In the face of a US$60 million shortfall in the required collateral level in March, Lee Chin pledged his stake in Columbus as well as the prime real estate.

At the time, AIC officials were confident of raising the cash from the sale of some of its Caribbean assets to meet the obligation within the three months the investor agreed to.

"Strategies to monetise a sufficient amount of these assets to fully pay off the notes are well under way," Robert Almeida, executive director of AIC Global Holdings and the man in charge of Lee Chin's Caribbean operations told sister publication Wednesday Business at the time.

This week, AIC Barbados (AICB) suggested that it had offers for the Columbus shares from several prospective buyers.

The company is said to be in possession of a letter from Royal Bank of Canada stating that several bids of amounts close to the value Lee Chin has put on the Columbus shares have been received from interested parties.

On Thursday Lee Chin's Carib-bean outfit confirmed the pending Columbus share sale, which it said was taking longer than expected to close the deal resulting in the need to ask AICB's creditors to hold off for a while longer.

AICB now expects to complete the sale of Columbus shares by September.

"The notes are significantly over-collateralised by our ownership of NCB as well as the anticipated proceeds of disposition related to a Columbus transaction." Almeida told the Financial Gleaner.

"We have consistently indicated that there is substantial asset coverage and the issue is one of time to liquidate assets so as to facilitate debt repayment."

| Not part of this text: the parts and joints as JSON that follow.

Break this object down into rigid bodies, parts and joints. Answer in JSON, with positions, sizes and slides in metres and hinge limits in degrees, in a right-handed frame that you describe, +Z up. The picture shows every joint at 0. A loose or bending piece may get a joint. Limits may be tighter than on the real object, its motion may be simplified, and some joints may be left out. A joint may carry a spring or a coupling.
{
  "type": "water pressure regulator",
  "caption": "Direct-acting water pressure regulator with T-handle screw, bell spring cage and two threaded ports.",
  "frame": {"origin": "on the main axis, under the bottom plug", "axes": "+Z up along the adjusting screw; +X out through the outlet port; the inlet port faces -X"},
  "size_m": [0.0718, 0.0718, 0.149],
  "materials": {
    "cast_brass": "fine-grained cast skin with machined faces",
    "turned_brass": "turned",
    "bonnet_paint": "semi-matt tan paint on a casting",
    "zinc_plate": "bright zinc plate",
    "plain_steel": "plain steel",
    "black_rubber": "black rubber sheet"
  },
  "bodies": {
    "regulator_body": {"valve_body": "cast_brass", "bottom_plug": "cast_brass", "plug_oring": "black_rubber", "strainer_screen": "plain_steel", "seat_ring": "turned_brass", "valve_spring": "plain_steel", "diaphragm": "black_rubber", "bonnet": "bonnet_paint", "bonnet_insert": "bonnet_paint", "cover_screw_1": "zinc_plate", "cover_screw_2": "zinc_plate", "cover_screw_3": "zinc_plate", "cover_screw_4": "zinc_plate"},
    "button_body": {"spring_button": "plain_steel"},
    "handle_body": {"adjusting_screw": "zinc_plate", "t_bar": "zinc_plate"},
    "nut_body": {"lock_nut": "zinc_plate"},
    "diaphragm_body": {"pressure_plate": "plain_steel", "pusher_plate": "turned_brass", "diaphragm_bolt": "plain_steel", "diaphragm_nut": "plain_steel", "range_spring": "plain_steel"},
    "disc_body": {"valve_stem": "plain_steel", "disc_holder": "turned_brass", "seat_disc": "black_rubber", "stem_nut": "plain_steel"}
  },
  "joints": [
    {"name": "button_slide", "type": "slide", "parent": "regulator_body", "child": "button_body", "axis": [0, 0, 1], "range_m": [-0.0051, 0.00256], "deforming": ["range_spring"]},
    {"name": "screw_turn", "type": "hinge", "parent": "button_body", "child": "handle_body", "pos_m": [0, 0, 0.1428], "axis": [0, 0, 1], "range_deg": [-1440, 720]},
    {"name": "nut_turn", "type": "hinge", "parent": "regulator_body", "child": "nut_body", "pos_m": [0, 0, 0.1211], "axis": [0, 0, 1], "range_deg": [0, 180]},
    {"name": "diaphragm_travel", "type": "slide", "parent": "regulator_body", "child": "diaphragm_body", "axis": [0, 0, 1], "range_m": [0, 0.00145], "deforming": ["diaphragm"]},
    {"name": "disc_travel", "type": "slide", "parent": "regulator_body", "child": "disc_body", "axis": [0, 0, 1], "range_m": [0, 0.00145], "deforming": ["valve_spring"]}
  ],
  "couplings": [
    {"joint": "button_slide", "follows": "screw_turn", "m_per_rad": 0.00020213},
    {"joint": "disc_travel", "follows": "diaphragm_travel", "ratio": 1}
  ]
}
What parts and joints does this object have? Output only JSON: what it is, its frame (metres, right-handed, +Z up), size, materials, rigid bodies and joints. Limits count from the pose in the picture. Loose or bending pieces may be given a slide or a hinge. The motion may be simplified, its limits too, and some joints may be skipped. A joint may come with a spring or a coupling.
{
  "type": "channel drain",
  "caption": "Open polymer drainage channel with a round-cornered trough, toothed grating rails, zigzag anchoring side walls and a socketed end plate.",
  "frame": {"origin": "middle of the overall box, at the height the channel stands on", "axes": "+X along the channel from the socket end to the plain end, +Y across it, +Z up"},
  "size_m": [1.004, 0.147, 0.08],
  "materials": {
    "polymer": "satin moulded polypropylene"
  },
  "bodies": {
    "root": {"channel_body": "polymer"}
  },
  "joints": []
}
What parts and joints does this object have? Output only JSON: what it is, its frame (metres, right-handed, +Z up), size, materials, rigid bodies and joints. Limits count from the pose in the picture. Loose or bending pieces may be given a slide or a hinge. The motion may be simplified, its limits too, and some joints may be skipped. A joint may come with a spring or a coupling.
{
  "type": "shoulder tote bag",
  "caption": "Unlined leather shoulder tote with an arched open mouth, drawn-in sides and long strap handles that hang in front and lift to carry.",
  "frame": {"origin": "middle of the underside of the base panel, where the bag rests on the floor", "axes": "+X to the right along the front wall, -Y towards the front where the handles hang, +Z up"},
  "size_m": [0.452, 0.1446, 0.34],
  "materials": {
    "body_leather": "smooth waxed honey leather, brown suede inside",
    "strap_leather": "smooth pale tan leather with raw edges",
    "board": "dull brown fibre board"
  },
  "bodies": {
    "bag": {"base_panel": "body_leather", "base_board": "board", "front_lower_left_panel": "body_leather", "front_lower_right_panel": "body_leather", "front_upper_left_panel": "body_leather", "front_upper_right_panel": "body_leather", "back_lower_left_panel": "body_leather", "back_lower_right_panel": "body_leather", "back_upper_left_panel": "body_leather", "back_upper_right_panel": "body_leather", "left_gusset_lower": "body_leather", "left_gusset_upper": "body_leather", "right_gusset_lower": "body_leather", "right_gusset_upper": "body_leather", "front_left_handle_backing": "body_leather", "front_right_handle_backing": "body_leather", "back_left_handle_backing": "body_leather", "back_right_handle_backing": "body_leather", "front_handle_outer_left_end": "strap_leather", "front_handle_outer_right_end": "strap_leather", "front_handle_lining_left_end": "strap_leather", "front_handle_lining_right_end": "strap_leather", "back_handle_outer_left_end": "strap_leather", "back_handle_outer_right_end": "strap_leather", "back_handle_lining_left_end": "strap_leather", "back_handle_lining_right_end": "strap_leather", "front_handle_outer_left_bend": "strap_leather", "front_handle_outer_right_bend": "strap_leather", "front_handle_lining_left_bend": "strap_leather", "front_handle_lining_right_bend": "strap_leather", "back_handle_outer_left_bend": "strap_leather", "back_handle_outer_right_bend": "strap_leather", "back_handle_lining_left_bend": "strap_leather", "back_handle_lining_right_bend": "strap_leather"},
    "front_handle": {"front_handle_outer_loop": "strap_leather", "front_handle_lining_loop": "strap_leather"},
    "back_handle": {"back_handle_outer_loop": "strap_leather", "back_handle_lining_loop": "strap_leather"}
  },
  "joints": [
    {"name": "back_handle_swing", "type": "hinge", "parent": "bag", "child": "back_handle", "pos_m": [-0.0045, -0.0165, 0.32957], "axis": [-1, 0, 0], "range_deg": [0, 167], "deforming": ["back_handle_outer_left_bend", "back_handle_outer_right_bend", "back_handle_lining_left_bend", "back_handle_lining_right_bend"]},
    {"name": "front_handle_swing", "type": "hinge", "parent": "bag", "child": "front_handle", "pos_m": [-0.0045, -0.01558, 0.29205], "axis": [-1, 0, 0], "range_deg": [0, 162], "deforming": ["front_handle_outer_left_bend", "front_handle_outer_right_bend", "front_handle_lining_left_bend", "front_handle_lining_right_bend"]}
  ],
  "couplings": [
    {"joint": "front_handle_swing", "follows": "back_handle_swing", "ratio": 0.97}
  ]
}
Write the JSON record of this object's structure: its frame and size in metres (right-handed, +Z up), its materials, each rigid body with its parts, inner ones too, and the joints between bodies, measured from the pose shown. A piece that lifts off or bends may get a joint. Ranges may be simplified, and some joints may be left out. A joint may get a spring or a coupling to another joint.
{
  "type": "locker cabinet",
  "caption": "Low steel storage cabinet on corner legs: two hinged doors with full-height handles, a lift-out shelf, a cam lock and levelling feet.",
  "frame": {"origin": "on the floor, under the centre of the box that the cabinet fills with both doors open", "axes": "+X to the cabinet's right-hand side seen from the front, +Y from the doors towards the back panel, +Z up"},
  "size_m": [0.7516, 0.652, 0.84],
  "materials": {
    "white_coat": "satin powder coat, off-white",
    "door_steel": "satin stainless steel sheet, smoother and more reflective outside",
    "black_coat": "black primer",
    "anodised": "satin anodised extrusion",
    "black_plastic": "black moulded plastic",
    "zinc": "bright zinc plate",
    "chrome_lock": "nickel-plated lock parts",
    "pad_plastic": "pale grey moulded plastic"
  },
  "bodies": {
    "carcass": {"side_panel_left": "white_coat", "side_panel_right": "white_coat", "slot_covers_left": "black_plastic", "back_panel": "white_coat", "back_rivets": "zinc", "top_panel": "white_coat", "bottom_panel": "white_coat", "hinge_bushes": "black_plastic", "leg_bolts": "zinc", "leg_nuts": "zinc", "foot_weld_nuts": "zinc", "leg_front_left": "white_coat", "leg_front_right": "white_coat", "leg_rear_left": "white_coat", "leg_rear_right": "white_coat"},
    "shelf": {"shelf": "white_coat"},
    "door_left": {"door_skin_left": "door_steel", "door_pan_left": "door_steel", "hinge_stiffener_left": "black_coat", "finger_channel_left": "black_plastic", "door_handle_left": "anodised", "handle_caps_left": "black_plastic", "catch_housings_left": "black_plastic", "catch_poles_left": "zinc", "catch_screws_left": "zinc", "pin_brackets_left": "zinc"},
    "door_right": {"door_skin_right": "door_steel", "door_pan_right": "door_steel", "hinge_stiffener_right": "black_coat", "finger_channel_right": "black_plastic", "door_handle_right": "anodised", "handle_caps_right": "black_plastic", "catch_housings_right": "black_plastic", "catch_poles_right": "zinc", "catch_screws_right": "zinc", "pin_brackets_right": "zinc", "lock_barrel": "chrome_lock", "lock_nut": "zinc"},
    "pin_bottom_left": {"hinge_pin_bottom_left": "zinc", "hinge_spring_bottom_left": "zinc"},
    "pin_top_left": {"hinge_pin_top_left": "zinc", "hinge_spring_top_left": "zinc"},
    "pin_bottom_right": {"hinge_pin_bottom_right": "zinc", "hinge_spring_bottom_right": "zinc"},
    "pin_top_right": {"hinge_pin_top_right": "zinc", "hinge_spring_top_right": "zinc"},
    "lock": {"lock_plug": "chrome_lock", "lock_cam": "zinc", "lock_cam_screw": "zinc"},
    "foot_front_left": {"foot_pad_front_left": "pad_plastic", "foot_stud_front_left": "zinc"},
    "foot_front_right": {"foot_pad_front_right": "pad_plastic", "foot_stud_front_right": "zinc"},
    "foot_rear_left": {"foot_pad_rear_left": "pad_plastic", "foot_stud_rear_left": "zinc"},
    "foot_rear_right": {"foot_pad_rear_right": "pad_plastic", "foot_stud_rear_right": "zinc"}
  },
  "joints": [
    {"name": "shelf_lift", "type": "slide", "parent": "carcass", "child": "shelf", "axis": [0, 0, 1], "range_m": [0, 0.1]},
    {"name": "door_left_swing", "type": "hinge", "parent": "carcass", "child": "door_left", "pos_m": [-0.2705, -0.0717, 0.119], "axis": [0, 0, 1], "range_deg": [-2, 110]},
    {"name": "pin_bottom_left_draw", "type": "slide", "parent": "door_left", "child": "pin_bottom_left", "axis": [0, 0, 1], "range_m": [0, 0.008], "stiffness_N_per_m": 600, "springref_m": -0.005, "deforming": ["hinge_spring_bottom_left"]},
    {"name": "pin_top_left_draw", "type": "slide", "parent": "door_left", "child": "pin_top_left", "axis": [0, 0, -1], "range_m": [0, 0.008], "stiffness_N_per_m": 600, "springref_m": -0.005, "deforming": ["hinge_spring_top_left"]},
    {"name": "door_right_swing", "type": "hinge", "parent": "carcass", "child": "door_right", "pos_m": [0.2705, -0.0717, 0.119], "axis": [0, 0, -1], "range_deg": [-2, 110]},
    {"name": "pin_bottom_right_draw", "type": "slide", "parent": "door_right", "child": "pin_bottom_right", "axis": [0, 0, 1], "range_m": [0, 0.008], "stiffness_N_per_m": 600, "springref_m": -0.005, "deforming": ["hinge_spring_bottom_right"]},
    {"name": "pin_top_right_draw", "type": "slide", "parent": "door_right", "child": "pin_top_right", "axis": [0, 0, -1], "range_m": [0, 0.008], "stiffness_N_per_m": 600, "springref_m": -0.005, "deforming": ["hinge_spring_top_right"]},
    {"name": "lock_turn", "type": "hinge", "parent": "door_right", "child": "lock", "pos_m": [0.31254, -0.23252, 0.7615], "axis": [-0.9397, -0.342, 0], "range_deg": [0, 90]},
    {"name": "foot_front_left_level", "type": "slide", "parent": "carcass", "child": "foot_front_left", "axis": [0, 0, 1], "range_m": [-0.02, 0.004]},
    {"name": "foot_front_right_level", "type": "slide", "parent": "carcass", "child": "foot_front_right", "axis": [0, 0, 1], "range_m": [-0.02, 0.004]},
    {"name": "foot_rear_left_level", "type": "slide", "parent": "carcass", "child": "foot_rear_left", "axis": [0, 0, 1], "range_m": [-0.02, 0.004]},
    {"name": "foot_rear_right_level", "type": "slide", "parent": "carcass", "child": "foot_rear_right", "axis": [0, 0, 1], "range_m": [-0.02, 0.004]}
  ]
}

A recent financial assessment done by NCB Capital Markets Limited reveals that at February this year more than 1.3 billion shares of AIC Barbados' 60 per cent stake in NCB had been pledged for various arrangements to finance acquisitions and for working capital, with 156.58 million shares remaining unrestricted.

"For a number of reasons, not the least of which is the substantial number of parties interested in acquiring some of the assets, the divestiture process is taking longer than originally anticipated," the company AIC said in a statement issued through its publicist in Jamaica Wednesday.

Economic conditions blamed

Lee Chin blames global economic conditions for his failure to raise the cash.

"The global credit crisis and associated recession have created significant liquidity pressures in the local and regional capital markets prompting AIC (Barbados) Limited to work with its creditors to restructure the maturities of notes," said the statement.

"Based on the experience of the last three months and the increased visibility into the process, AICB is now in discussions with its creditors in relation to extending repayment to November 2009," AICB said.

But even as AICB touted the fact that the bonds were backed by the strength of the very profitable NCB, both its and AICB statements have sought to distance NCB and downplay any exposure.

Lee Chin's request for an extension received easy passage last time round, but there are clear indications now that the holders of his company's debt are getting impatient with the protracted delay and will today come down on the side of what is perceived to be the quickest route to raise the cash necessary to recover their investment.

Instructions

"I had made plans based on assurances I would have received my money in March," said one investor, who declined to be identified.

The AICB bonds were first issued six years ago.

NCB Capital has recommended extension of the maturity period to November 30.

Today, bondholders are expected to issue their instructions to trustee, Pan Caribbean Financial Services, whether to agree to the delayed payment or to effect a default and move to liquidate the bond collateral.

Pan Caribbean said it would act according to whatever instructions are given by the investors.

"We would have preferred if everything has been concluded on time, but we understand that the transaction is a complicated one," Pan Caribbean said in response to Financial Gleaner queries.

Asked about its valuation of AICB collateral, Pan Caribbean said the collateral value surpassed the minimum required under the trust deed.

huntley.medley@gleanerjm.com


Corporate headquarters of National Commercial Bank. The bank, which is one of Michael Lee Chin's most prized assets, is said to have no exposure to the delayed bond payment though some of its shares were used to back the bond.